Ela disse que o gabinete do ministro "funciona à sua imagem e semelhança, em uma combinação de inexperiência política, arrogância e autoritarismo".
Cimiana conta que chegou a fazer protesto com faixas em um dos julgamentos da Comissão de Anistia. Em outra ocasião, na frente da sede do ministério, a polícia foi acionada para retirar as faixas.
Ela afirma à reportagem que foi interpelada por um funcionário da pasta e acusada de fazer "companheiros virarem inimigos".
Um ex-servidor que ocupou cargo de confiança na pasta relata que "o gabinete não aceita" esses tipos de cobranças públicas.
Os responsáveis pelos setores, diz ele, são culpabilizados.
Entrevistados contam que, durante reunião com secretários e assessores especiais do Ministério no ano passado, Silvio entrou na sala e gritou estar decepcionado e descontente com a equipe, sem explicar o porquê.
Um deles detalha que o ministro ameaçou exonerar quem não cumprisse as ordens dele e da secretária-executiva.
Também proibiu as pessoas de falarem com a imprensa ou escolherem assessores sem a autorização dele.
O entrevistado comparou a atitude com a de um "quartel das Forças Armadas".
Outro lado
O Ministério dos Direitos Humanos e da Cidadania (MDHC) não vai se pronunciar sobre matéria cuja a formulação se baseia em falsas suposições, sem lastro na realidade, ou em qualquer registro produzido pelos órgãos de controle da Pasta. A matéria mente ao tentar induzir que há um ambiente sistemático de assédio.
Além do que considera-se a matéria irresponsável, uma vez que assédio moral é crime tipificado no Código Penal. E, portanto, necessita de provas materiais e investigação séria para sua configuração, e não apenas depoimentos de pessoas que foram exoneradas por não se adequarem ao trabalho ou por cometimento de faltas graves.

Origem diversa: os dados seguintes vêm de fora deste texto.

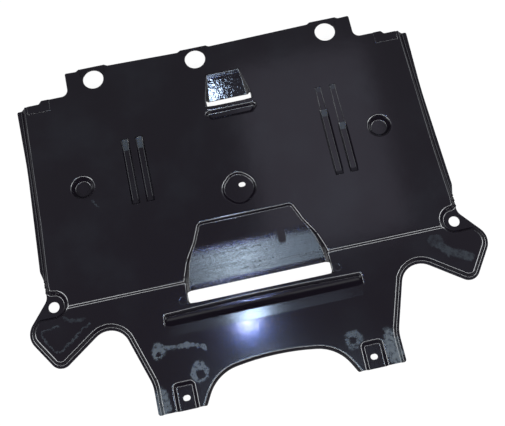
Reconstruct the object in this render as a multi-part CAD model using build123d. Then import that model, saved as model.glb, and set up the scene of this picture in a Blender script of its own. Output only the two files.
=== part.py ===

Importante ressaltar que o ministério desenvolve diversas ações para prevenção e enfrentamento de assédios e discriminações. Ressalte-se que o MDHC foi o primeiro ministério da atual gestão do Governo Federal a lançar o Plano de Integridade, ainda em abril de 2023. Em junho de 2024 foi lançado a nova edição do Plano, para vigorar no Biênio de 2024/25.